Data shown:
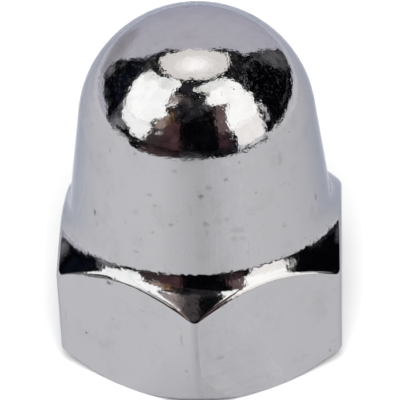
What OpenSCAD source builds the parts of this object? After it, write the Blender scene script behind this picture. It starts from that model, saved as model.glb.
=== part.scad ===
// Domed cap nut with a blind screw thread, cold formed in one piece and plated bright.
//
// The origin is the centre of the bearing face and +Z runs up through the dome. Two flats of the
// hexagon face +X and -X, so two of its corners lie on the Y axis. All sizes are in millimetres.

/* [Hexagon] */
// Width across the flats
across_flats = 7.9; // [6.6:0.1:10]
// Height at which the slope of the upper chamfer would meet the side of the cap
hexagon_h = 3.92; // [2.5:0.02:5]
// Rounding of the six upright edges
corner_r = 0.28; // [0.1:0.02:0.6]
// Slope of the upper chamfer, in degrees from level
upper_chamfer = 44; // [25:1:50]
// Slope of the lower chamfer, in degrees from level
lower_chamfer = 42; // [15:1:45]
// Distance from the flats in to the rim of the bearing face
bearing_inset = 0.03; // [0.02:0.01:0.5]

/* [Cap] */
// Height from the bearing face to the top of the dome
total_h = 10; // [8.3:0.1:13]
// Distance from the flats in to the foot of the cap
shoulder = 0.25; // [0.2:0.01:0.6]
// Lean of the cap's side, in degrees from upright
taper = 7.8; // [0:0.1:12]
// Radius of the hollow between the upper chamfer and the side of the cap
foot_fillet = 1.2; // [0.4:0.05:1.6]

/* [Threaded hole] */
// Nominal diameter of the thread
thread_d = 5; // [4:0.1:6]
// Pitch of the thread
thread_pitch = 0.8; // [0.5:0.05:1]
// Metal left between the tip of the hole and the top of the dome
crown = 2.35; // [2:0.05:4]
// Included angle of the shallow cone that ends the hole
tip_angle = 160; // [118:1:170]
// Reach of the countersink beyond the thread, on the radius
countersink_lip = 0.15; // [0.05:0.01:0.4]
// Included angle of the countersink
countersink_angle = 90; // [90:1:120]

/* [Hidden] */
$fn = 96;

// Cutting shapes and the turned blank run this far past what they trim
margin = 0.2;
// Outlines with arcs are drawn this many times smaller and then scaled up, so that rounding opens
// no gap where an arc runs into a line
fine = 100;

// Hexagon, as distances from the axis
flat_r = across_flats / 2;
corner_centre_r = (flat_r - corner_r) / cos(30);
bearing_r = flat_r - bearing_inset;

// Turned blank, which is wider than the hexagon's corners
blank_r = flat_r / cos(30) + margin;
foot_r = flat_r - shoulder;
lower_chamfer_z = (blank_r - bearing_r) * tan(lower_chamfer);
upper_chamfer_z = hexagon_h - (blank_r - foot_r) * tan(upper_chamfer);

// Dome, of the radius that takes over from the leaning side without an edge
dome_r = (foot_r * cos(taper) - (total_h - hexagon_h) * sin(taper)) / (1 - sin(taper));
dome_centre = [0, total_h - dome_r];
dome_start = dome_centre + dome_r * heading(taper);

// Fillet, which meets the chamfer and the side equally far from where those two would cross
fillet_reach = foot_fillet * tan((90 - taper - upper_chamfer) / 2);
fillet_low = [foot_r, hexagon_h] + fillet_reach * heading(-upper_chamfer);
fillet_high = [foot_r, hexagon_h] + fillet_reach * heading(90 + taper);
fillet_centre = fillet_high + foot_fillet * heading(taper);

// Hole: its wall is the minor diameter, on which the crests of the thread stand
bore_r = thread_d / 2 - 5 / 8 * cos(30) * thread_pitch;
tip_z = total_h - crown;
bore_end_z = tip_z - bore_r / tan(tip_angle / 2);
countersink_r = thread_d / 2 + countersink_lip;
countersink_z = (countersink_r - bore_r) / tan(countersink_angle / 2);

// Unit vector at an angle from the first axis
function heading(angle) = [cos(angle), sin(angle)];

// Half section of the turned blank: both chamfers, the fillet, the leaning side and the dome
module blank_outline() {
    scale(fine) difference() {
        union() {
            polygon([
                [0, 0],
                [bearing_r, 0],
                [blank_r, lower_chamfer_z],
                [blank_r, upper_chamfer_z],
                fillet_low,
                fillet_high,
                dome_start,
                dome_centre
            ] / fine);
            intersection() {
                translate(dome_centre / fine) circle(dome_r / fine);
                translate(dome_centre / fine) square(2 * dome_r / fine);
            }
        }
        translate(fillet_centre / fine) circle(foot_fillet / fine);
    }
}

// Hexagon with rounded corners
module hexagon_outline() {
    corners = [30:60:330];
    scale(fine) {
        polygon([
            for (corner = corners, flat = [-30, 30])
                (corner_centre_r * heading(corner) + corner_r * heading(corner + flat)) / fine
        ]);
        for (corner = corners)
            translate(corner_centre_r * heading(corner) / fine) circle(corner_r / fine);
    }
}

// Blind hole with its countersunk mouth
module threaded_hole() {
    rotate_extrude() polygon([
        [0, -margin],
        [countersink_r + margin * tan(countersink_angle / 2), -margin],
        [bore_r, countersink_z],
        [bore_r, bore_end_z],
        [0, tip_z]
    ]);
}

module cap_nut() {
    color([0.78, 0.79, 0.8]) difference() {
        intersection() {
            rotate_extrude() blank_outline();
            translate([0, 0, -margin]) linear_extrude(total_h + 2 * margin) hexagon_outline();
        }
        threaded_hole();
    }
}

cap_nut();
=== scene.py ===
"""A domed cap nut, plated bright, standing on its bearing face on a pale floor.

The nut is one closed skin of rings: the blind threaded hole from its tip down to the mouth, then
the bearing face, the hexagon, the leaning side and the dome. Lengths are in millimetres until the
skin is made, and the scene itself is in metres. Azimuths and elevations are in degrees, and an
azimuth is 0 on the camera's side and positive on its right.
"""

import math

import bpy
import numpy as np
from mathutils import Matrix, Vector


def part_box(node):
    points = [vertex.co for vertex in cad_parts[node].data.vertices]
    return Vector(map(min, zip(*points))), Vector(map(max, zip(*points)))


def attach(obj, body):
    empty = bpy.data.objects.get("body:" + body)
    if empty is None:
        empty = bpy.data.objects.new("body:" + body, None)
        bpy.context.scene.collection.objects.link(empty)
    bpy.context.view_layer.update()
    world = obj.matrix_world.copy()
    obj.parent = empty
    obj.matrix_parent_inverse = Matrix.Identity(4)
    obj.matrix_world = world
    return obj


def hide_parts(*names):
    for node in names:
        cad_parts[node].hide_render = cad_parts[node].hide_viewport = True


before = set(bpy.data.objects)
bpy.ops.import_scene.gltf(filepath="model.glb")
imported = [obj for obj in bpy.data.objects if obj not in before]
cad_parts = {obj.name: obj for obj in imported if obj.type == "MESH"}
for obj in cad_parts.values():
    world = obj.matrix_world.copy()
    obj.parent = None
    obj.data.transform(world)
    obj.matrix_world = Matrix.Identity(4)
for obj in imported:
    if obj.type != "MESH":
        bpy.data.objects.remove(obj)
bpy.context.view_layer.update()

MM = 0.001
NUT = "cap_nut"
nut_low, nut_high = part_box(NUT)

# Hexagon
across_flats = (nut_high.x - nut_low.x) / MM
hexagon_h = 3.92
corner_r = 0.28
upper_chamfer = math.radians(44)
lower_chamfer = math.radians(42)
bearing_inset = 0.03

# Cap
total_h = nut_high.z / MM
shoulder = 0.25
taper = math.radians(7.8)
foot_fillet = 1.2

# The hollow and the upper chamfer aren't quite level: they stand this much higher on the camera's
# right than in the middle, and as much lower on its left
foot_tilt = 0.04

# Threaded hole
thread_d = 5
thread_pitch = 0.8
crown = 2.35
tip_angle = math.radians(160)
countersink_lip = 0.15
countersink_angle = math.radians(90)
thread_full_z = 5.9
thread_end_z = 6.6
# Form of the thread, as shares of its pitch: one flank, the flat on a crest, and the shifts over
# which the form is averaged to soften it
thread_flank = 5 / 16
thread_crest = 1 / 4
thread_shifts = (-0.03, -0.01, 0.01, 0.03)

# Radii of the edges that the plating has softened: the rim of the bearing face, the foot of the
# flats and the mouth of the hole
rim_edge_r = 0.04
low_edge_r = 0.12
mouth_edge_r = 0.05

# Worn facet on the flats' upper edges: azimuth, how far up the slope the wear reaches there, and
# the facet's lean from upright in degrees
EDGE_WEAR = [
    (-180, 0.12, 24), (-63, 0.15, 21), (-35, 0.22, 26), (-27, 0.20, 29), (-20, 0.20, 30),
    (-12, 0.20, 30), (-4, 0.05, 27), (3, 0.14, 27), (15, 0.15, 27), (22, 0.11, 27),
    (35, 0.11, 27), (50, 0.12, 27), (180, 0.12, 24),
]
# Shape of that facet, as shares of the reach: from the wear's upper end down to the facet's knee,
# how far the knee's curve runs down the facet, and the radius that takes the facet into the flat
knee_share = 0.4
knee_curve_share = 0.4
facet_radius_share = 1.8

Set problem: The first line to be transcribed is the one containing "translate([0, 0, -margin])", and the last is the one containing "before = set(bpy.data.objects)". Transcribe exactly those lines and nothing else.

Reply to the task:
            translate([0, 0, -margin]) linear_extrude(total_h + 2 * margin) hexagon_outline();
        }
        threaded_hole();
    }
}

cap_nut();
=== scene.py ===
"""A domed cap nut, plated bright, standing on its bearing face on a pale floor.

The nut is one closed skin of rings: the blind threaded hole from its tip down to the mouth, then
the bearing face, the hexagon, the leaning side and the dome. Lengths are in millimetres until the
skin is made, and the scene itself is in metres. Azimuths and elevations are in degrees, and an
azimuth is 0 on the camera's side and positive on its right.
"""

import math

import bpy
import numpy as np
from mathutils import Matrix, Vector


def part_box(node):
    points = [vertex.co for vertex in cad_parts[node].data.vertices]
    return Vector(map(min, zip(*points))), Vector(map(max, zip(*points)))


def attach(obj, body):
    empty = bpy.data.objects.get("body:" + body)
    if empty is None:
        empty = bpy.data.objects.new("body:" + body, None)
        bpy.context.scene.collection.objects.link(empty)
    bpy.context.view_layer.update()
    world = obj.matrix_world.copy()
    obj.parent = empty
    obj.matrix_parent_inverse = Matrix.Identity(4)
    obj.matrix_world = world
    return obj


def hide_parts(*names):
    for node in names:
        cad_parts[node].hide_render = cad_parts[node].hide_viewport = True


before = set(bpy.data.objects)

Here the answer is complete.